The Demographic Wildcard
There is one factor that complicates Beijing's timeline: its own collapsing birthrate. China's population declined by 2.1 million in 2023, the second consecutive year of contraction. The number of men aged 18 to 22—prime military recruitment age—will fall by 30% between 2025 and 2035, according to UN Population Division projections.
The PLA has 2 million active-duty personnel. Amphibious assaults are manpower-intensive. The Pentagon estimates that a full-scale invasion of Taiwan would require a minimum of 400,000 troops in the first wave, with another 600,000 in reserve. Sustaining casualties on that scale while your recruiting pool is shrinking is a problem. Some analysts argue this gives Beijing a closing window: act in the next decade, or lose the demographic capacity to mount a credible invasion.
Others argue the opposite: that demographic decline makes the grey-zone strategy more attractive. Why risk a war you might lose when you can simply outlast the adversary? Taiwan's birthrate is even lower than China's—0.87 children per woman in 2025, the lowest in the world. Its military is struggling to fill recruitment quotas. If Beijing can normalise its control of the strait without firing a shot, it wins.
TAIWAN'S RECRUITMENT CRISIS
Taiwan's military has missed its annual recruitment targets for four consecutive years, according to the Ministry of National Defense. In 2025, the armed forces filled only 83% of planned positions. The government extended mandatory service from four months to one year in January 2024, but retention of professional soldiers remains a critical gap.

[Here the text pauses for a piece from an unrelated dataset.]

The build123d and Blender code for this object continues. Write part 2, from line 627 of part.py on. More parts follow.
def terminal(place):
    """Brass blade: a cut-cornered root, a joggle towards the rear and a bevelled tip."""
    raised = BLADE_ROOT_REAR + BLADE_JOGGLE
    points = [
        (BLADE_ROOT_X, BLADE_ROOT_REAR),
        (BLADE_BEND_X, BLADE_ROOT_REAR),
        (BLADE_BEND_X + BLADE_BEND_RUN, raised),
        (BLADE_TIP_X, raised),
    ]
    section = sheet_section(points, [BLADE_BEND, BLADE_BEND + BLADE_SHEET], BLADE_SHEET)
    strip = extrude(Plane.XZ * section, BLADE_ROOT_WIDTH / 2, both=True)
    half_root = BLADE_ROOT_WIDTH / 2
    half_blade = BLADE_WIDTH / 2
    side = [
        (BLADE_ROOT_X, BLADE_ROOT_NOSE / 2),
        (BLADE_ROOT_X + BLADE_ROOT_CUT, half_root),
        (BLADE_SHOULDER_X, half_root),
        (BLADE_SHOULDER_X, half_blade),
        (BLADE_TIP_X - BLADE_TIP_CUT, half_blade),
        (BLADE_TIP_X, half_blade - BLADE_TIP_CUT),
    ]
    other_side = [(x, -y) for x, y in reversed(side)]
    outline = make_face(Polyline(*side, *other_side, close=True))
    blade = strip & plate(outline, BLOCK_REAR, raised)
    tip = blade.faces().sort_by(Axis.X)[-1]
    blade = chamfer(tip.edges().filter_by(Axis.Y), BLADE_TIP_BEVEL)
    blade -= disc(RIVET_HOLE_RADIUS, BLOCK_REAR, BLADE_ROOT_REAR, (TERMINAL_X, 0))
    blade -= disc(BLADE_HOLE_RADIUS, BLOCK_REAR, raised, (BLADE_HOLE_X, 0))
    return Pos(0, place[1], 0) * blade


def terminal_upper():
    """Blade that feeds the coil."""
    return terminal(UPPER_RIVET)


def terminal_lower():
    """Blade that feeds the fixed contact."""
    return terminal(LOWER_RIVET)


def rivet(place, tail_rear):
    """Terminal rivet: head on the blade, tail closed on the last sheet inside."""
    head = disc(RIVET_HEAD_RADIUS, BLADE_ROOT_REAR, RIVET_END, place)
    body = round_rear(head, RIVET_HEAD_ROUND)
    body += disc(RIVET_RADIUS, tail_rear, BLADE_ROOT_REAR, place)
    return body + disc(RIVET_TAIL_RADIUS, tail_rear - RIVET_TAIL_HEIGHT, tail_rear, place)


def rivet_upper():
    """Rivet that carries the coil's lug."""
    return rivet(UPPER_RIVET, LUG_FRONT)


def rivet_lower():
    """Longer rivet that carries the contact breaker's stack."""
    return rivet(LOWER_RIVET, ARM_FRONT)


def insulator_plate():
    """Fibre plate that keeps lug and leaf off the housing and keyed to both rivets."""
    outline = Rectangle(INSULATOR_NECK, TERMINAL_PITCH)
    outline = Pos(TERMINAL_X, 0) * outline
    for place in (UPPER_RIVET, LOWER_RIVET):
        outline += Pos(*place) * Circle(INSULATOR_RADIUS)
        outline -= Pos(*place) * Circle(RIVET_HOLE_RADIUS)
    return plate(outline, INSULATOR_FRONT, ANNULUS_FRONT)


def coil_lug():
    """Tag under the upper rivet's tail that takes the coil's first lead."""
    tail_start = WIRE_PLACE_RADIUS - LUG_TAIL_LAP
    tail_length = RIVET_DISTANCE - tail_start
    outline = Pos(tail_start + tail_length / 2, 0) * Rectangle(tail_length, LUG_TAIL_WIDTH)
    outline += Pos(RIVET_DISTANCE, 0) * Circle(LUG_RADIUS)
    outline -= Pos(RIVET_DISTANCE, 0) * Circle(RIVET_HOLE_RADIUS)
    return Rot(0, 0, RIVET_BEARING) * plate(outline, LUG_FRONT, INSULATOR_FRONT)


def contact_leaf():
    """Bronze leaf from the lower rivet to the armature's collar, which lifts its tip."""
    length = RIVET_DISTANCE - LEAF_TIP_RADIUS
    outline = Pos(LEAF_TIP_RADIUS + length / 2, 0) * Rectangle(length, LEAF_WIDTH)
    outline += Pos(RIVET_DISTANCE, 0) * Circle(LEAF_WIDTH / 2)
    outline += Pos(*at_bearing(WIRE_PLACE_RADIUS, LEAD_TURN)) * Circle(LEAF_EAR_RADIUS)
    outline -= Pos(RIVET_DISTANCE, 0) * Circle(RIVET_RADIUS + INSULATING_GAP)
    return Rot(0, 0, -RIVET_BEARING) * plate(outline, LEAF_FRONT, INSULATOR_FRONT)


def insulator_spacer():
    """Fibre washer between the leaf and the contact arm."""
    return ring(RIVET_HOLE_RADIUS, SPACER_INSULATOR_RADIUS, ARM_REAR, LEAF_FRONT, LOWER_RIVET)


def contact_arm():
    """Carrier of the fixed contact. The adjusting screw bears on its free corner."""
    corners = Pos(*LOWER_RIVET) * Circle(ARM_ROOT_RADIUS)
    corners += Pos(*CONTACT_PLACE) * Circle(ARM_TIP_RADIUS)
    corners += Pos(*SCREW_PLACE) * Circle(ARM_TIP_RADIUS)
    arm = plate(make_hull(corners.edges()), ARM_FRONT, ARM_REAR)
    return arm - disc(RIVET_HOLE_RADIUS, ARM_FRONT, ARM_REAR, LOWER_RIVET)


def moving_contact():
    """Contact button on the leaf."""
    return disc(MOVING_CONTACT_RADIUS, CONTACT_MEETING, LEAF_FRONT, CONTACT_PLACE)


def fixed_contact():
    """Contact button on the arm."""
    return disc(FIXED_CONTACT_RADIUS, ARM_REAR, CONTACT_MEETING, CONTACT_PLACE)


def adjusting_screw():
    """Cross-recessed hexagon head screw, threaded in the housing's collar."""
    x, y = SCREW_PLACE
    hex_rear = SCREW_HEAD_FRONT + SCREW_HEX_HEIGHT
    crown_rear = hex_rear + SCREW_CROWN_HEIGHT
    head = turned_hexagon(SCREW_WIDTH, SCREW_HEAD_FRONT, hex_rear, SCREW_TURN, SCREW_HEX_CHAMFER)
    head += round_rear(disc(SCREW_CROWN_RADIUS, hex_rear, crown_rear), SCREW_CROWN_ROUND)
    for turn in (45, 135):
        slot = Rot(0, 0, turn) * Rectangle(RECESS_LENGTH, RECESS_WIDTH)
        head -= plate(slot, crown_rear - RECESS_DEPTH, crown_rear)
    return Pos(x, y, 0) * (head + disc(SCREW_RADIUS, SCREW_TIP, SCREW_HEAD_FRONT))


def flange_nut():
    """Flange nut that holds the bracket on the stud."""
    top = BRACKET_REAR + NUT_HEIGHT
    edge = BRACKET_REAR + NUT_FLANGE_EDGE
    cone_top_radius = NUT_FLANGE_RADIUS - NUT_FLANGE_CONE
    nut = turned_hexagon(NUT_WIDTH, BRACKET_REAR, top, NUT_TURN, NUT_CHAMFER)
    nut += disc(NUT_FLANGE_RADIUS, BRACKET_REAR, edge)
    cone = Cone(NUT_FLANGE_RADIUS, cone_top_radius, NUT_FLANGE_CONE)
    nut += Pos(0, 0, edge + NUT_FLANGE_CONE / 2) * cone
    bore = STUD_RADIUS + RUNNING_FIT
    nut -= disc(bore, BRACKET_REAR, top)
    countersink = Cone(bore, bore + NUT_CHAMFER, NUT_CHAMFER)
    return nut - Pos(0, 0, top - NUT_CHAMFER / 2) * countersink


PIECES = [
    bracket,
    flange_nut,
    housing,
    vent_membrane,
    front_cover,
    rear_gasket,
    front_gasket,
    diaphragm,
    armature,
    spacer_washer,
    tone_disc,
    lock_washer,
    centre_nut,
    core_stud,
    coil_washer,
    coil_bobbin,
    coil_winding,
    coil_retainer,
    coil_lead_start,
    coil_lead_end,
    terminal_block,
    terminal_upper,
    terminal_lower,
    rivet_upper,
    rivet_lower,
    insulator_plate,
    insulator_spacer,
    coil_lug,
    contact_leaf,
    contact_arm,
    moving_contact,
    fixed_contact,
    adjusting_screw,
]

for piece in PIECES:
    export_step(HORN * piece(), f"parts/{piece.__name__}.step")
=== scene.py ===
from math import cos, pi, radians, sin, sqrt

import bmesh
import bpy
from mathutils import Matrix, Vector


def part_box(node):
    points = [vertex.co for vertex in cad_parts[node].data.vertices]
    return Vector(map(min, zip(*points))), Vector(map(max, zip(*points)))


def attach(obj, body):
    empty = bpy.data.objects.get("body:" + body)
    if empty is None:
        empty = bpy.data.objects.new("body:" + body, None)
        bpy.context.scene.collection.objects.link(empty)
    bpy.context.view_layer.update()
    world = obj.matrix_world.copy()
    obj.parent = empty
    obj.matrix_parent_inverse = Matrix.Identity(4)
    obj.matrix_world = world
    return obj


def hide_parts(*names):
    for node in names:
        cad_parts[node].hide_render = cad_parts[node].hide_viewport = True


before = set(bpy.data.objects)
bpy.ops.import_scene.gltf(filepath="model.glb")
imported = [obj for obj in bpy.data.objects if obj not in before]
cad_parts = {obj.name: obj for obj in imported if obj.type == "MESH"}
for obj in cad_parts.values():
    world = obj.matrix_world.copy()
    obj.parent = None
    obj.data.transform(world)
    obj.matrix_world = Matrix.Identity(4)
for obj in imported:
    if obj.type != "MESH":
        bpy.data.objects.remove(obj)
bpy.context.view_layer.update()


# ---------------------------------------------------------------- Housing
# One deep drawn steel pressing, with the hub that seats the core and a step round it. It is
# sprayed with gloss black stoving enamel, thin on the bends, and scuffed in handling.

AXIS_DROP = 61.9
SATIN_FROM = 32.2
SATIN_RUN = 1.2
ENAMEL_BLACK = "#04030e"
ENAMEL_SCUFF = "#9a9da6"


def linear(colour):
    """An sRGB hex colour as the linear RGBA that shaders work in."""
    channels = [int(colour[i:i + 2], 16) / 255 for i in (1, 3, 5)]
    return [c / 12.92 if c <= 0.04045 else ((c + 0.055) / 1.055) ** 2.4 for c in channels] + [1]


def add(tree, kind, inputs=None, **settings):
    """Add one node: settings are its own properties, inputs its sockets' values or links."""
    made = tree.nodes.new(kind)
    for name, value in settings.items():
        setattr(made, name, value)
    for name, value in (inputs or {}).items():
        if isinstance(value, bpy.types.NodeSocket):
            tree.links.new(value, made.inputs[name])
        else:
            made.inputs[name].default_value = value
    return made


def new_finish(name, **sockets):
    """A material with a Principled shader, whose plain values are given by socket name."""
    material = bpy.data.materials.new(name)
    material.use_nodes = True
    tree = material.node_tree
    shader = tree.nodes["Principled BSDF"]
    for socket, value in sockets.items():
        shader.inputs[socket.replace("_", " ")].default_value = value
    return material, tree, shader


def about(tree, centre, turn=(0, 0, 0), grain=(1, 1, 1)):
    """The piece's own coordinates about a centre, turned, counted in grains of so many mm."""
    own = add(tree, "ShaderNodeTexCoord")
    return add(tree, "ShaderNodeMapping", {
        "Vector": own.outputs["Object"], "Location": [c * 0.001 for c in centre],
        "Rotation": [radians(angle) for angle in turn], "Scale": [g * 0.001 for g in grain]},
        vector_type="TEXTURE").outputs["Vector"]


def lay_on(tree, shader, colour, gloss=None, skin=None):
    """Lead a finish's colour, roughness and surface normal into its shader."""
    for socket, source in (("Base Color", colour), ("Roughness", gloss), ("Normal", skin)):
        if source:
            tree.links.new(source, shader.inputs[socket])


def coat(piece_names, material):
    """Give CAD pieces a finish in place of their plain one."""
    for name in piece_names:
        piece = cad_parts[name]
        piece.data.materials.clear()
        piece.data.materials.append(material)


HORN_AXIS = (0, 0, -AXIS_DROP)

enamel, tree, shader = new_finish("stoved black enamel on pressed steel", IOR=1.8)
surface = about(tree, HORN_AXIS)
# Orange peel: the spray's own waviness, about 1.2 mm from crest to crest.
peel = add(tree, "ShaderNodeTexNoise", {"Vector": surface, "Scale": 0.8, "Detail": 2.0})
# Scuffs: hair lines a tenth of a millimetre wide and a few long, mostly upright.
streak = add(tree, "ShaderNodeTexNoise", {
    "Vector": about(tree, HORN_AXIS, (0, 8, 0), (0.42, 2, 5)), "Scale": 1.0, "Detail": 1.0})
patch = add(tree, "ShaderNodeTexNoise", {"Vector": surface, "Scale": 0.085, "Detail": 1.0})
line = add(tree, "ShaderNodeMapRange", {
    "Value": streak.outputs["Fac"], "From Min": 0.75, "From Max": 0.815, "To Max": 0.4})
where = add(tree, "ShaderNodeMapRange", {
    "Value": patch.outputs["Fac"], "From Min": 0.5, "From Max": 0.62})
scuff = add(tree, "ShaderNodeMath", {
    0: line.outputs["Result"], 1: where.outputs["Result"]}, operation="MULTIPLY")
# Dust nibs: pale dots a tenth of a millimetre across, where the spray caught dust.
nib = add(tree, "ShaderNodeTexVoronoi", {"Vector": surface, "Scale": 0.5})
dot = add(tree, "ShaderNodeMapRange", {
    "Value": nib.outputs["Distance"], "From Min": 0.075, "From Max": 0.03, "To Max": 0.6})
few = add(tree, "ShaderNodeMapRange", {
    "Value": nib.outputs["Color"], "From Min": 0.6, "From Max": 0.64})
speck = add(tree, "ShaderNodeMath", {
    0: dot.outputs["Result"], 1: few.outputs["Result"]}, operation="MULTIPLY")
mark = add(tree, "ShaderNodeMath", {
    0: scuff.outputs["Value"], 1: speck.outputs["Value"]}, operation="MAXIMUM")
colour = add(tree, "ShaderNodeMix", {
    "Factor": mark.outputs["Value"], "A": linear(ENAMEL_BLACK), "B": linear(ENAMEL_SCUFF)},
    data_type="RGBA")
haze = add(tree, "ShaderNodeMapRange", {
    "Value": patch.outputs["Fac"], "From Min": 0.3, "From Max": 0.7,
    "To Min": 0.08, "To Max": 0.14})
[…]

Source: Taiwan Ministry of National Defense; Institute for National Defense and Security Research, 2025What the Fisherman Knows
Back in Keelung, Chen Wei-ming has stopped listening to the politicians. He does not believe President Lai's speeches about sovereignty. He does not believe the American promises of support. He believes what he sees on the water every morning: PLA ships where there were none five years ago. Coast guard cutters broadcasting orders in his own language, telling him where he cannot go.
"My son is twenty-three," he said. "He asked me if he should leave Taiwan. Go to Canada, maybe Australia. I told him I do not know anymore."
He gestured toward the harbour. A Taiwan Coast Guard cutter was tied up at the pier, its crew loading supplies for another patrol. Across the strait, invisible beyond the morning haze, the PLA was preparing the same.
"They do not need to invade," Chen said. "They are already here."
What Comes Next
The question is not whether Beijing will invade Taiwan in 2026. The question is whether it needs to. Every day that the PLA operates inside Taiwan's contiguous zone without consequence is a day that proves Taiwan's sovereignty is notional. Every intercept sortie that Taiwan flies is a sortie its aging air force cannot fly in a real war. Every delayed arms shipment from Washington is another month that the military balance tilts further toward Beijing.
Deterrence assumes both sides believe war is unthinkable. But if one side can win without fighting, deterrence has already failed. That is the logic of grey-zone warfare. That is what is happening in the Taiwan Strait. And the people who live there know it better than any strategist in Washington or Beijing.
They are learning what it feels like when the guarantee expires. They are learning to live without the grid squares that feed their families. They are learning to check the radio every morning and calculate the cost of one more day.